Kimin hicreti Allâh’a ve Rasûlü’ne yönelikse onun hicreti Allâh’a ve Rasûlü’nedir. 

 

Kimin de hicreti elde edeceği bir dünyalık veya evleneceği bir kadından dolayı ise onun hicreti, hicret ettiği şeyedir.” (Buhârî, Îmân, 41)

 

O yüzden hicret, Allah için yapılır. Kişi; doğup büyüdüğü, hâtıralarının, malının ve mülkünün olduğu yeri hem de arkasına bakmadan niçin terk eder?
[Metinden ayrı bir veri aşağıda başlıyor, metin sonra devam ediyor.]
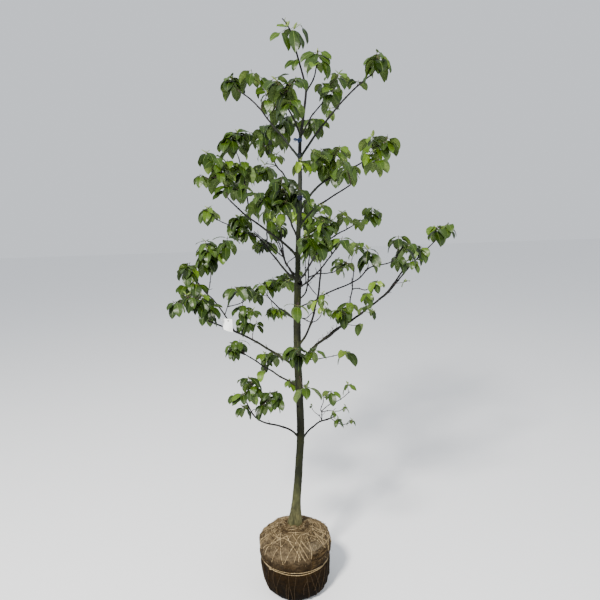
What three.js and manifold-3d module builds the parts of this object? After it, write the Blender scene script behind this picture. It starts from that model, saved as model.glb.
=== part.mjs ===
// Flowering dogwood, balled and burlapped nursery stock: one clear trunk on a burlapped root
// ball, opposite spreading boughs, and open masses of foliage at their ends.
// Millimetres, +Z up. The origin is the centre of the root ball's flat underside.

import * as THREE from "three";
import { mergeVertices } from "three/addons/utils/BufferGeometryUtils.js";
import Module from "manifold-3d";

const wasm = await Module();
wasm.setup();

// ---------------------------------------------------------------- driving dimensions
const GAP = 0.4;             // clearance between touching pieces
const BALL_TOP = 300;        // height of the root ball, where the trunk's flat cut stands
const BALL_SIDES = 24;
const TRUNK_SIDES = 12;
const TRUNK_STEPS = 27;
const BOUGH_SIDES = 6;
const BOUGH_STEP = 88;       // length of one step along a bough
const FLARE = 31;            // extra diameter of the root flare at the collar
const FLARE_HEIGHT = 72;     // height over which the flare dies away
const UNEVEN = 0.13;         // how far a mass of foliage departs from a smooth form
const LOBE_SIDES = 7;        // facets round and up one lobe of a mass
const LOBE_RINGS = 5;
const NECK_SHARE = 0.24;     // radius of the neck between lobes set apart, as a share of the narrower

// root ball: [height, radius] up its side
const BALL_PROFILE = [
  [0, 118], [14, 126], [40, 136], [80, 149], [118, 157], [144, 159], [175, 164], [222, 165],
  [240, 161], [252, 153], [270, 118], [288, 78], [BALL_TOP, 50],
];

// trunk: [height, lean to +X, lean to +Y, diameter without the flare]
const TRUNK = [
  [300.4, 3, 0, 34], [420, 14, 2, 33.5], [520, 25, 3, 32.5], [620, 34, 2, 31.8], [712, 42, 0, 31.2],
  [807, 45, -2, 30.8], [950, 44, -3, 30.2], [1130, 42, -1, 29.4], [1267, 45, 2, 28.2],
  [1360, 50, 3, 27], [1430, 53, 3, 25], [1487, 56, 3, 20.5], [1637, 63, 0, 17.5],
  [1742, 72, -3, 16.2], [1867, 78, -3, 14.6], [1949, 80, 0, 13], [2030, 84, 2, 11],
  [2110, 98, 2, 9], [2229, 115, -1, 6.8], [2262, 109, -2, 6], [2296, 101, -1, 5.4],
  [2370, 82, 2, 4.6], [2417, 71, 3, 4.2], [2455, 61, 2, 3.8], [2490, 42, 0, 3.2], [2507, 27, -2, 2.8],
];

// boughs: [name, what carries it, where on that (height on the trunk, or share of the bough's
// length), compass angle from +X, reach, rise, bow near the trunk and near the tip (upward),
// swing near the trunk and near the tip (sideways), diameter at the foot and at the tip]
const BOUGHS = [
  ["top_fork", "trunk", 2224, -47, 68, 98, -16, -18, 8, 13, 5.0, 2.6],
  ["top_left", "trunk", 1957, 154, 277, 300, -5, 44, 1, -12, 8.0, 3.2],
  ["top_right", "trunk", 1957, -29, 326, 285, 29, 38, -2, -8, 8.4, 3.2],
  ["upper_left", "trunk", 2042, -110, 215, 136, 16, 7, 13, 0, 6.0, 3.0],
  ["upper_right", "trunk", 2034, 59, 231, 195, 16, 7, 17, 9, 6.0, 3.0],
  ["right_mid", "trunk", 1730, 23, 365, 254, 112, -26, 27, -4, 9.5, 3.4],
  ["right_front", "trunk", 1670, -57, 356, 151, 37, 11, -3, 3, 7.5, 3.0],
  ["front_upper", "trunk", 1616, -104, 268, 139, 9, 15, 4, 10, 7.0, 3.2],
  ["back_left", "trunk", 1772, 115, 334, 252, 2, -7, -14, -3, 7.0, 3.0],
  ["left_mid", "trunk", 1542, -156, 299, 254, 27, -25, 3, -8, 9.5, 3.4],
  ["left_mid_side", "left_mid", 0.70, 112, 119, 254, 1, 1, -3, -7, 5.0, 2.8],
  ["left_rear", "trunk", 1438, 130, 310, 208, -24, 5, 9, -10, 8.5, 3.2],
  ["back_inner", "trunk", 1460, 103, 428, 154, -32, -12, 27, 4, 7.5, 3.0],
  ["front_right", "trunk", 1430, -78, 391, 155, 4, 13, 10, -3, 8.0, 3.2],
  ["rear_right", "trunk", 1526, 51, 433, 137, 3, 1, 12, 10, 8.0, 3.2],
  ["right_inner", "trunk", 1150, -56, 193, 356, -55, -22, 35, 29, 8.5, 4.6],
  ["right_inner_side", "right_inner", 0.67, -36, 243, 141, 15, -47, -4, 20, 5.0, 3.0],
  ["right_low", "trunk", 1064, 12, 507, 406, 62, -106, 6, -11, 11.5, 4.6],
  ["right_low_side", "right_low", 0.49, 79, 218, 214, 13, -6, 17, -0, 5.0, 2.8],
  ["left_low", "trunk", 1046, -159, 389, 256, 30, 25, 0, 0, 10.0, 4.0],
  ["left_low_side", "left_low", 0.73, 142, 214, 203, 22, 2, -11, -3, 5.0, 3.0],
  ["rear_left", "trunk", 1266, 112, 407, 68, -11, -22, -3, 9, 7.0, 3.0],
  ["lower_left", "trunk", 968, 139, 370, 104, -14, -3, -0, -5, 7.5, 3.2],
  ["foot_left", "trunk", 712, -144, 272, 248, 73, -125, 16, -52, 8.0, 3.2],
  ["foot_right", "trunk", 693, 48, 268, 56, 50, 6, 30, 8, 8.0, 3.2],
  ["front_low", "trunk", 1060, -87, 339, 121, 2, 2, -1, -1, 6.5, 3.0],
];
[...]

Allah için tabiî ki…

 

Hicret; pes etmek, vazgeçmek, teslim olmak, ümidi kesmek değildir; hicret bir nevi yeniden hayat bulmaktır, belki gidilen yere hayat vermektir.

 

Zira hicrette bereket ve bolluk vardır. Allah Teâlâ âyet-i kerîmede şöyle buyurmaktadır: 

 

“Kim Allah yolunda hicret ederse, yeryüzünde barınacak pek çok güzel yer, maddî-mânevî genişlik ve bolluk bulur. Kim de evinden Allah ve Rasûlü’ne hicret etmek niyetiyle çıkar, sonra da hedefine varmadan kendisine ölüm yetişirse, artık onun mükâfâtı şüphesiz Allâh’a aittir. Allah çok bağışlayıcıdır, engin merhamet sahibidir.” (en-Nisâ, 4/100)

 

Allah için hicret eden, yine Allah Teâlâ’nın rızâsına ve iltifâtına mazhar olur. Âyet-i kerîmede şöyle buyurulmaktadır: 

 

“Îmân edip hicret eden ve Allah yolunda mallarıyla, canlarıyla cihâd edenler, Allah yanında pek büyük mertebelere sahiptirler. İşte bunlar kurtuluş ve başarıya erişenlerin ta kendileridir.” (et-Tevbe, 9/20) 

 

Allah için hicret edenin geçmiş günahları bağışlanır. Çünkü hicret bir nevi tevbedir. Amr bin Âs -radıyallâhu anhümâ -’dan rivâyet edilen bir hadîs-i şerifte Allah Rasûlü -sallâllâhu aleyhi ve sellem- Efendimiz; Allah için yapılan hicretin, daha önce işlenen günahları yok ettiğini bildirmiştir. (Müslim, Îmân, 192)

 

Rabbimiz; cümlemizi, haramlardan helâllere, kötülüklerden iyiliklere hicret edenlerden eylesin!